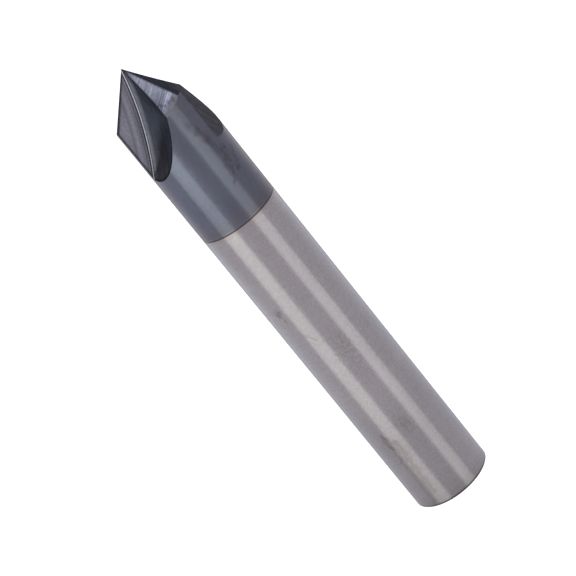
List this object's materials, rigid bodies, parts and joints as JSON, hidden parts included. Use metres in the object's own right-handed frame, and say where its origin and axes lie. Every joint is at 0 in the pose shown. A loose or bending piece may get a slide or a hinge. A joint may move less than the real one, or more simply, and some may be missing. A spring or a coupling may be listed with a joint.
{
  "type": "chamfer mill",
  "caption": "One-piece carbide milling cutter with a pointed, fluted, coated head for chamfers and a plain round shank.",
  "frame": {"origin": "centre of the flat end face of the shank", "axes": "+Z along the axis from the shank end to the cutting point; the first cutting edge lies on the -X side and its rake face looks along -Y"},
  "size_m": [0.012, 0.012, 0.0762],
  "materials": {
    "carbide": "satin"
  },
  "bodies": {
    "root": {"chamfer_mill": "carbide"}
  },
  "joints": []
}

*GIVEN PROBLEM*.
Reproduce the full listing exactly.

*PROBLEM SOLUTION*.
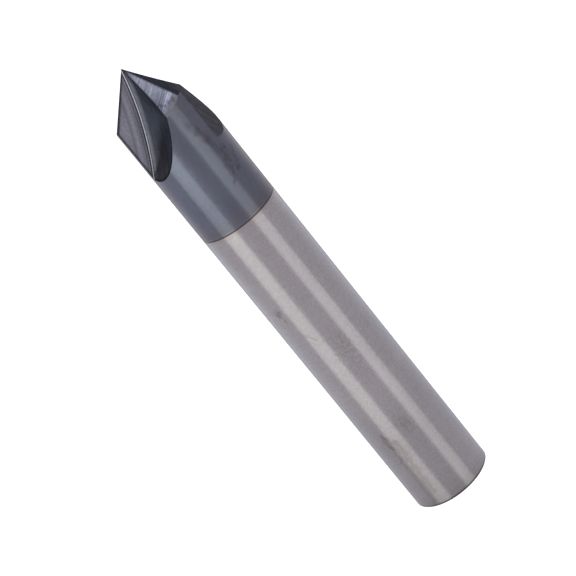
List this object's materials, rigid bodies, parts and joints as JSON, hidden parts included. Use metres in the object's own right-handed frame, and say where its origin and axes lie. Every joint is at 0 in the pose shown. A loose or bending piece may get a slide or a hinge. A joint may move less than the real one, or more simply, and some may be missing. A spring or a coupling may be listed with a joint.
{
  "type": "chamfer mill",
  "caption": "One-piece carbide milling cutter with a pointed, fluted, coated head for chamfers and a plain round shank.",
  "frame": {"origin": "centre of the flat end face of the shank", "axes": "+Z along the axis from the shank end to the cutting point; the first cutting edge lies on the -X side and its rake face looks along -Y"},
  "size_m": [0.012, 0.012, 0.0762],
  "materials": {
    "carbide": "satin"
  },
  "bodies": {
    "root": {"chamfer_mill": "carbide"}
  },
  "joints": []
}